Değerlendirmede, kendine uygun tam zamanlı bir iş bulamadığı için haftada bir saat bile olsa karın tokluğuna çalışanların, çalıştığı işten memnun olmayıp değiştirmek isteyenlerin sayısı 1 milyon 253 bin, çaresizler, umutsuzlar ve resmi işsizlerin toplam sayısı ise 6 milyon 197 bin olarak belirtildi. Geniş istihdam içindeki payının ise yüzde 19.9 olduğuna vurgu yapılarak şu ifadelere yer verildi:

"Türkiye haftalık çalışma sürelerinin emsallerine göre çok daha yüksek olduğu bir ülkedir. Avrupa Birliği ülkeleri ile kıyaslandığında haftalık çalışma sürelerindeki fark 12 saati bulmaktadır. Buna göre Türkiye'de 5 kişinin yapacağı işi 4 kişi yapmaktadır. Bir yandan işgücüne katılım oranlarını yükseltirken, öte yandan işsizlik verileri ile mücadele etmenin yegâne yolu, gelir kaybına yol açmaksızın haftalık çalışma sürelerini azaltmaktan geçmektedir. Buna karşın hükümet ve sermaye çevreleri işsizlik verilerindeki artışı, istihdam yapısının niteliğini bozarak, yani yoğun çalışma koşulları altında, daha esnek ve güvencesiz çalışma biçimlerini yaygınlaştırarak durdurmanın reçetelerini topluma sunmaktadır. Hükümet işveren çevrelerinin taleplerini Ulusal İstihdam Strateji Belgesi ile programlaştırmıştır. Ucuz işgücü için, taşeron çalışmayı yaygınlaştırmayı, kıdem tazminatını fona devrederek ortadan kaldırmayı, kölelik bürolarını hayata geçirmeyi hedefleyen bu belge hükümetin gündemindedir. İşsizlikle mücadeleyi, çalışma koşullarını kötüleştirerek, ücretleri düşürerek çözmeye çalışan bu anlayışa karşı durulmalıdır. Bu stratejinin sonuçları Soma'da acı bir biçimde görülmüştür. Bu strateji işsizliğin “ne iş olsa yaparımö başlığı altında gizlenmesi, işletmelerin karını insanların yaşamının önüne alma  stratejisidir."

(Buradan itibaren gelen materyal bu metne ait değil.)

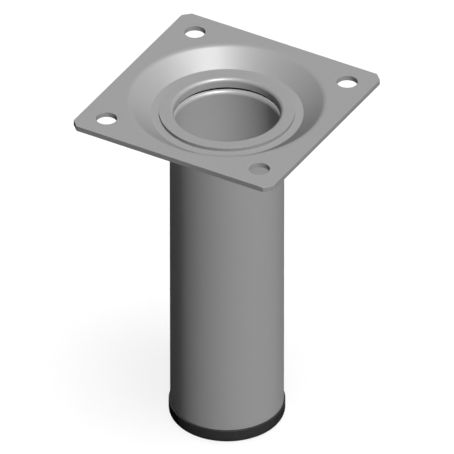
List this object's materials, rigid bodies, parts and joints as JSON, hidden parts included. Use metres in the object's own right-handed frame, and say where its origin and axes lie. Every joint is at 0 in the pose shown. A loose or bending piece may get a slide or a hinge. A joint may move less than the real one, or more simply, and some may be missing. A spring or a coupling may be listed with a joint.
{
  "type": "furniture leg",
  "caption": "Short round furniture leg: dished square steel plate with screw holes, straight tube rolled fast to it, and a plastic foot cap.",
  "frame": {"origin": "centre of the foot cap's underside", "axes": "+Z along the tube's axis, up to the mounting plate; the plate's edges run along X and Y"},
  "size_m": [0.06, 0.06, 0.0993],
  "materials": {
    "plate_steel": "silver grey lacquer, satin",
    "tube_steel": "silver grey lacquer, satin",
    "cap_plastic": "black moulded plastic, fine matt"
  },
  "bodies": {
    "root": {"mounting_plate": "plate_steel", "leg_tube": "tube_steel", "foot_cap": "cap_plastic"}
  },
  "joints": []
}
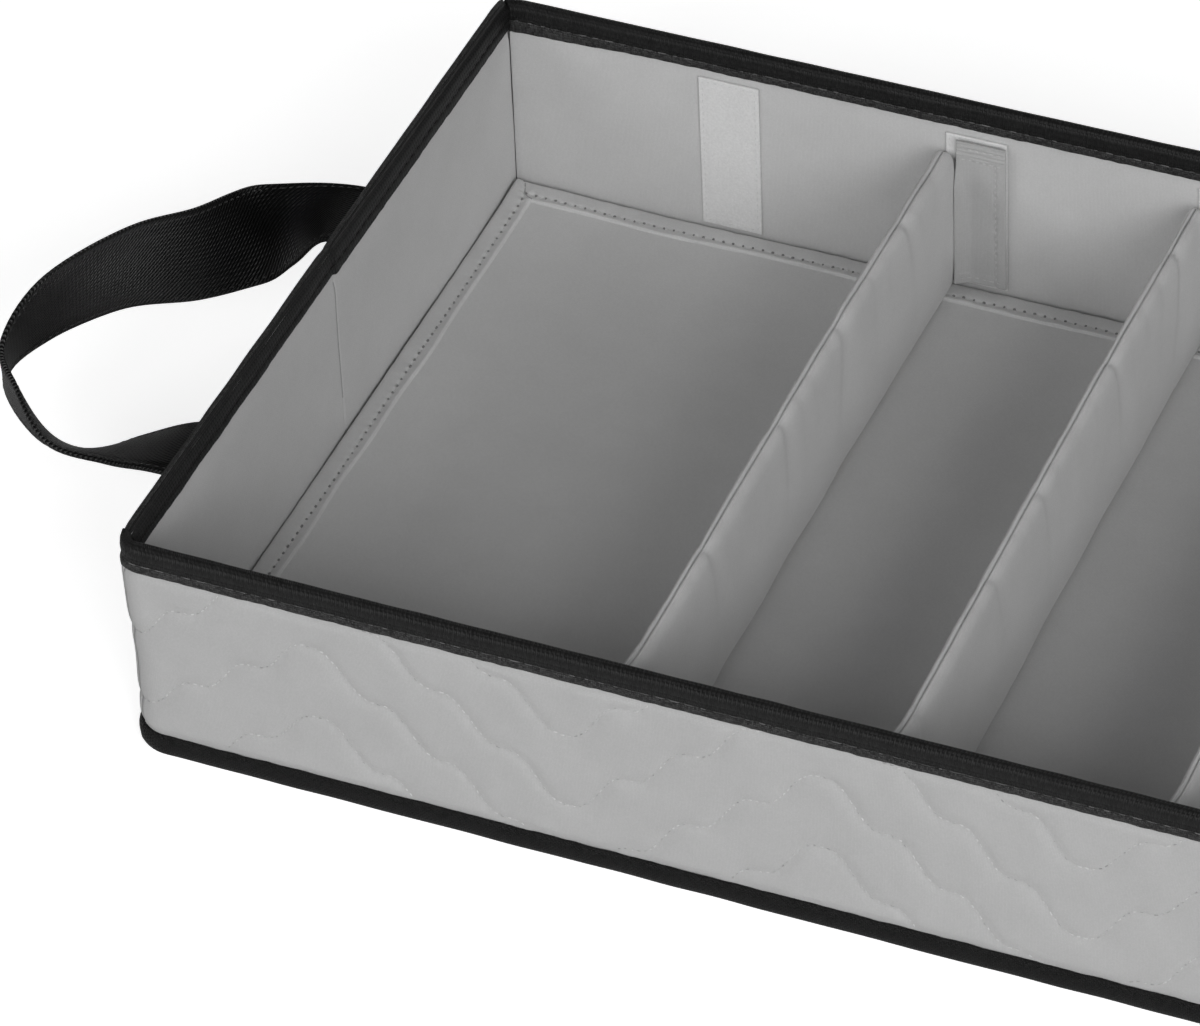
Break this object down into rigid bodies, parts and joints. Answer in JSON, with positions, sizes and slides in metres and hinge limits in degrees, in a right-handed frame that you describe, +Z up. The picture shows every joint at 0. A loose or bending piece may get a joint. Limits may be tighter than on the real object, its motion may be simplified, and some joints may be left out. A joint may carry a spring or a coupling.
{
  "type": "soft-sided flatware storage case",
  "caption": "Open soft-sided storage case in quilted fabric with bound edges, a lift-out padded base, lift-out padded dividers on hook-and-loop tape and a strap handle at each end.",
  "frame": {"origin": "middle of the footprint, on the surface that the case stands on, which is the underside of the base binding", "axes": "+X along the length from the left end wall to the right end wall, +Y from the front wall to the back wall, +Z up"},
  "size_m": [0.7454, 0.356, 0.1],
  "materials": {
    "quilted_cover": "light grey quilted polyester with stitched waves",
    "lining_fabric": "smooth grey woven polyester",
    "binding_tape": "black woven tape",
    "stiffener_board": "grey-brown board",
    "loop_tape": "light grey brushed loop tape",
    "hook_tape": "light grey moulded hooks",
    "insert_fabric": "smooth grey woven polyester",
    "foam": "polyester wadding",
    "divider_fabric": "smooth grey woven polyester",
    "strap_fabric": "black woven polyester, edge-stitched"
  },
  "bodies": {
    "root": {"back_board": "stiffener_board", "back_cover": "quilted_cover", "back_lining": "lining_fabric", "back_loop_strip_1": "loop_tape", "back_loop_strip_2": "loop_tape", "back_loop_strip_3": "loop_tape", "back_loop_strip_4": "loop_tape", "base_binding": "binding_tape", "bottom_cover": "quilted_cover", "bottom_lining": "lining_fabric", "front_board": "stiffener_board", "front_cover": "quilted_cover", "front_lining": "lining_fabric", "front_loop_strip_1": "loop_tape", "front_loop_strip_2": "loop_tape", "front_loop_strip_3": "loop_tape", "front_loop_strip_4": "loop_tape", "left_board_back_half": "stiffener_board", "left_board_front_half": "stiffener_board", "left_cover": "quilted_cover", "left_handle_back_end": "strap_fabric", "left_handle_front_end": "strap_fabric", "left_lining": "lining_fabric", "right_board_back_half": "stiffener_board", "right_board_front_half": "stiffener_board", "right_cover": "quilted_cover", "right_handle_back_end": "strap_fabric", "right_handle_front_end": "strap_fabric", "right_lining": "lining_fabric", "rim_binding_back": "binding_tape", "rim_binding_front": "binding_tape", "rim_binding_left": "binding_tape", "rim_binding_right": "binding_tape"},
    "base_insert": {"insert_top_cover": "insert_fabric", "insert_bottom_cover": "insert_fabric", "insert_board": "stiffener_board", "insert_foam": "foam"},
    "divider_1": {"divider_1_back_hook": "hook_tape", "divider_1_back_tab": "divider_fabric", "divider_1_board": "stiffener_board", "divider_1_cover": "divider_fabric", "divider_1_front_hook": "hook_tape", "divider_1_front_tab": "divider_fabric"},
    "divider_2": {"divider_2_back_hook": "hook_tape", "divider_2_back_tab": "divider_fabric", "divider_2_board": "stiffener_board", "divider_2_cover": "divider_fabric", "divider_2_front_hook": "hook_tape", "divider_2_front_tab": "divider_fabric"},
    "divider_3": {"divider_3_back_hook": "hook_tape", "divider_3_back_tab": "divider_fabric", "divider_3_board": "stiffener_board", "divider_3_cover": "divider_fabric", "divider_3_front_hook": "hook_tape", "divider_3_front_tab": "divider_fabric"},
    "left_handle": {"left_handle_strap": "strap_fabric"},
    "right_handle": {"right_handle_strap": "strap_fabric"}
  },
  "joints": [
    {"name": "base_insert_lift", "type": "slide", "parent": "root", "child": "base_insert", "axis": [0, 0, 1], "range_m": [0, 0.12]},
    {"name": "divider_1_lift", "type": "slide", "parent": "base_insert", "child": "divider_1", "axis": [0, 0, 1], "range_m": [0, 0.12]},
    {"name": "divider_2_lift", "type": "slide", "parent": "base_insert", "child": "divider_2", "axis": [0, 0, 1], "range_m": [0, 0.12]},
    {"name": "divider_3_lift", "type": "slide", "parent": "base_insert", "child": "divider_3", "axis": [0, 0, 1], "range_m": [0, 0.12]},
    {"name": "left_handle_swing", "type": "hinge", "parent": "root", "child": "left_handle", "pos_m": [-0.2545, 0, 0.058], "axis": [0, 1, 0], "range_deg": [-16, 75]},
    {"name": "right_handle_swing", "type": "hinge", "parent": "root", "child": "right_handle", "pos_m": [0.2545, 0, 0.058], "axis": [0, -1, 0], "range_deg": [-16, 75]}
  ]
}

İŞSİZLİKLE GERÇEK MÜCADELE İÇİN     
DİSK değerlendirmesinde işsizlikle mücadele için yapılması gerekler şöyle sıralandı:

Haftalık çalışma süresi gelir kaybı yaşanmaksızın 37.5 saate, fazla mesailer için uygulanan yıllık 270 saat sınırı, 90 saate düşürülmelidir.

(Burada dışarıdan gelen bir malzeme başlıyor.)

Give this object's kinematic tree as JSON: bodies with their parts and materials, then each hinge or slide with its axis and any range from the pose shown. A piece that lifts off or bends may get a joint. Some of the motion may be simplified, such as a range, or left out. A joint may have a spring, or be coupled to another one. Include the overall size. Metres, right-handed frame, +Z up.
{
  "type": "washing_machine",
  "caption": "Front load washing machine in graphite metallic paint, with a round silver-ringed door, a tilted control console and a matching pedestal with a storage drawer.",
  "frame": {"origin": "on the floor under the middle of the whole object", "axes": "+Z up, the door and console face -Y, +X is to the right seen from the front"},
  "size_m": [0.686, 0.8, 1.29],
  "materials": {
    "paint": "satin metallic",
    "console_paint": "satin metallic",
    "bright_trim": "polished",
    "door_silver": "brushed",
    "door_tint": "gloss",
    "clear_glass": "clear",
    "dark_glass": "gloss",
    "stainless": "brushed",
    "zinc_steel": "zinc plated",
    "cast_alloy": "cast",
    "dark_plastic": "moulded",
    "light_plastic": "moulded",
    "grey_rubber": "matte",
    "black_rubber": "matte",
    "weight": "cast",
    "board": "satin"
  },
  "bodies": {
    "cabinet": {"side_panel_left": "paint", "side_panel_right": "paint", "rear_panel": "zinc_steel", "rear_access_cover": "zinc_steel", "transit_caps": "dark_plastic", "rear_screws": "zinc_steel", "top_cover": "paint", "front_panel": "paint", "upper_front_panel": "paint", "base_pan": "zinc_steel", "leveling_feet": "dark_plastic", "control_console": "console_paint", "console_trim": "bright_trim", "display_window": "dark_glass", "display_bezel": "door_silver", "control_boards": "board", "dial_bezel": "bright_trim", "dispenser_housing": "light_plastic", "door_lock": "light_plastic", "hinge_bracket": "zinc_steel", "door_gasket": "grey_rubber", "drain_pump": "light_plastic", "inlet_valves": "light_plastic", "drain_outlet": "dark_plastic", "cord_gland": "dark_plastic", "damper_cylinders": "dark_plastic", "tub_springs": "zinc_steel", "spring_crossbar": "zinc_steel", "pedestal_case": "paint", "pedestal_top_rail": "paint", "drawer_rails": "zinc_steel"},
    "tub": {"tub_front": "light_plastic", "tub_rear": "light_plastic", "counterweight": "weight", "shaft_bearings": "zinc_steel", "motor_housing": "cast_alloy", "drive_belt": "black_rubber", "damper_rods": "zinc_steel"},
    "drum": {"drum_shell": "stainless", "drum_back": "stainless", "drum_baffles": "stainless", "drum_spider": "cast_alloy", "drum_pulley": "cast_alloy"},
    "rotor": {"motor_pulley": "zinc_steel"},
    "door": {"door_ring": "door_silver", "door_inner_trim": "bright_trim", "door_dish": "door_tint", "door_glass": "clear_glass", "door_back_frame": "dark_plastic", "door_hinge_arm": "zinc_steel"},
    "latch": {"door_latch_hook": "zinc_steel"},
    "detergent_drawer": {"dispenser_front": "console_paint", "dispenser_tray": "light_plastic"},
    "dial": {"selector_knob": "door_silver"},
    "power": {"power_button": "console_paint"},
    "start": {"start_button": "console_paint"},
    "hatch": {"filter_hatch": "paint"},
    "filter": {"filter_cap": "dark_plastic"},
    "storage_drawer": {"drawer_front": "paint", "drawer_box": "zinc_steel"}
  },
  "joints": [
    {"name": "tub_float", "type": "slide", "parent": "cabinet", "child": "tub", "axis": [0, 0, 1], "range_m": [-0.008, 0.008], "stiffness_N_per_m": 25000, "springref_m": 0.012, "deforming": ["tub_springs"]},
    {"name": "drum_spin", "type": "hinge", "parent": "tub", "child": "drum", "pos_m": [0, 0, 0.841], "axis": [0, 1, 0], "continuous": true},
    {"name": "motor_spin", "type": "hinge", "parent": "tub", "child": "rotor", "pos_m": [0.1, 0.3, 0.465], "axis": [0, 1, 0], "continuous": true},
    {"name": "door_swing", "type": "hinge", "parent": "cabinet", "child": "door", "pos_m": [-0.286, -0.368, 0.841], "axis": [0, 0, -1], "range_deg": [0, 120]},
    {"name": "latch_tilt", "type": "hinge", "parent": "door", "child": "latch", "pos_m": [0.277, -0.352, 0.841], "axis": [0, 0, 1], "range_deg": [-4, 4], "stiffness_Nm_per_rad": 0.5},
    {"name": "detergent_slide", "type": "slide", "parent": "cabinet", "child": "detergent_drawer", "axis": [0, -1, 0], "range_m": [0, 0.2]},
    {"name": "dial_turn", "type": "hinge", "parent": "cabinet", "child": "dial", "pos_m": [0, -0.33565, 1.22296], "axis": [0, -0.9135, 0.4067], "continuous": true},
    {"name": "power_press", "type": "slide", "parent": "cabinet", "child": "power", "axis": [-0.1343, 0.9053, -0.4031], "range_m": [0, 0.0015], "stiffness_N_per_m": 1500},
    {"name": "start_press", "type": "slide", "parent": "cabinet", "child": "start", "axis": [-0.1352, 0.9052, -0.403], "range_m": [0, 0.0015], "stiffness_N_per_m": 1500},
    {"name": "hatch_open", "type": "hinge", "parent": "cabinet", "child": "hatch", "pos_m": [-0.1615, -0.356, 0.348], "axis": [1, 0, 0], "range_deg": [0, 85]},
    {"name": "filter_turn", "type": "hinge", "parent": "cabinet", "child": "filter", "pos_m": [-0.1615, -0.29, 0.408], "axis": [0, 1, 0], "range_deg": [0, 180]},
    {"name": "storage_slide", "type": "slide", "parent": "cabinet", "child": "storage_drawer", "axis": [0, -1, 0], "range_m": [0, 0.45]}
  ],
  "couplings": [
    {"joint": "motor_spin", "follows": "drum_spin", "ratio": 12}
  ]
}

Herkese en az 1 ay ücretli izin hakkı tanınmalıdır.

Herkes için iş güvencesi ayrımsız bir biçimde uygulanmalıdır.

Sendikal hak ve özgürlükler güvence altına alınmalı, sendikal barajlar kaldırılmalı, herkesin sendika hakkını özgürce kullanabilmesi için gerekli yasal düzenlemeler yapılmalıdır Kamu girişimciliği ve hizmetleri istihdam yaratacak şekilde yeniden ele alınmalıdır Kamuda personel açığı derhal kapatılmalıdır.

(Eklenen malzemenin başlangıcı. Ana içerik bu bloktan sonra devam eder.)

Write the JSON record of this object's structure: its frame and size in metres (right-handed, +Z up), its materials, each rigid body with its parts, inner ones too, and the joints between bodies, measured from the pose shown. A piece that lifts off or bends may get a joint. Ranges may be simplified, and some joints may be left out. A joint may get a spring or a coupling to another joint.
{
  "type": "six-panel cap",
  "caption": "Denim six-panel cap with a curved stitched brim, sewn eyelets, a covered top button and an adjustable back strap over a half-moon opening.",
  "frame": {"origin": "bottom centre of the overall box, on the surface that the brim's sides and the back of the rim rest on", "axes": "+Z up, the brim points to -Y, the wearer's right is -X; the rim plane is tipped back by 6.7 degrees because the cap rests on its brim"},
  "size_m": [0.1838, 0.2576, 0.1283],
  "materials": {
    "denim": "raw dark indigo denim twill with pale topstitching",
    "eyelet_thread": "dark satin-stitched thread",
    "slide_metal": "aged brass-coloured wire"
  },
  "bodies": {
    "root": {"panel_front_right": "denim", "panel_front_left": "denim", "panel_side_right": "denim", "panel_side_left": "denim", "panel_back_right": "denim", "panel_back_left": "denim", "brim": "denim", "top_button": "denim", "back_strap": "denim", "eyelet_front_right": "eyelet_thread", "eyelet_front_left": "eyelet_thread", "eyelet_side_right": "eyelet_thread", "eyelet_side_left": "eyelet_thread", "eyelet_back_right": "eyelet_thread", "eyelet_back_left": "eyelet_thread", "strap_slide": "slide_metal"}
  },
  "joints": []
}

Taşeronlaşma ve kayıt dışı istihdam engellenmelidir Kadın istihdamının artırılması ve işsizliğinin azaltılması için işgücü piyasalarındaki cinsiyetçi uygulamalara son verilmeli, ev içi bakım hizmetleri devletin gereken nitelikli, yaygın ve ücretsiz bakım hizmetlerini sağlaması ile kadının üzerinden alınmalıdır.  Kadın erkek ayrımı yapmaksızın 50 çalışanın üstündeki her iş yerinde kreş açılmalı, devlet kreşlerinin çocuklar için yaş sınırı olmadan, ücretsiz ve 7/24 açık olmalı, yaşlı ve hastalar için, yine ücretsiz, 7/24 açık, çalışanlarının yarısı erkek olan bakım evleri açılmalıdır.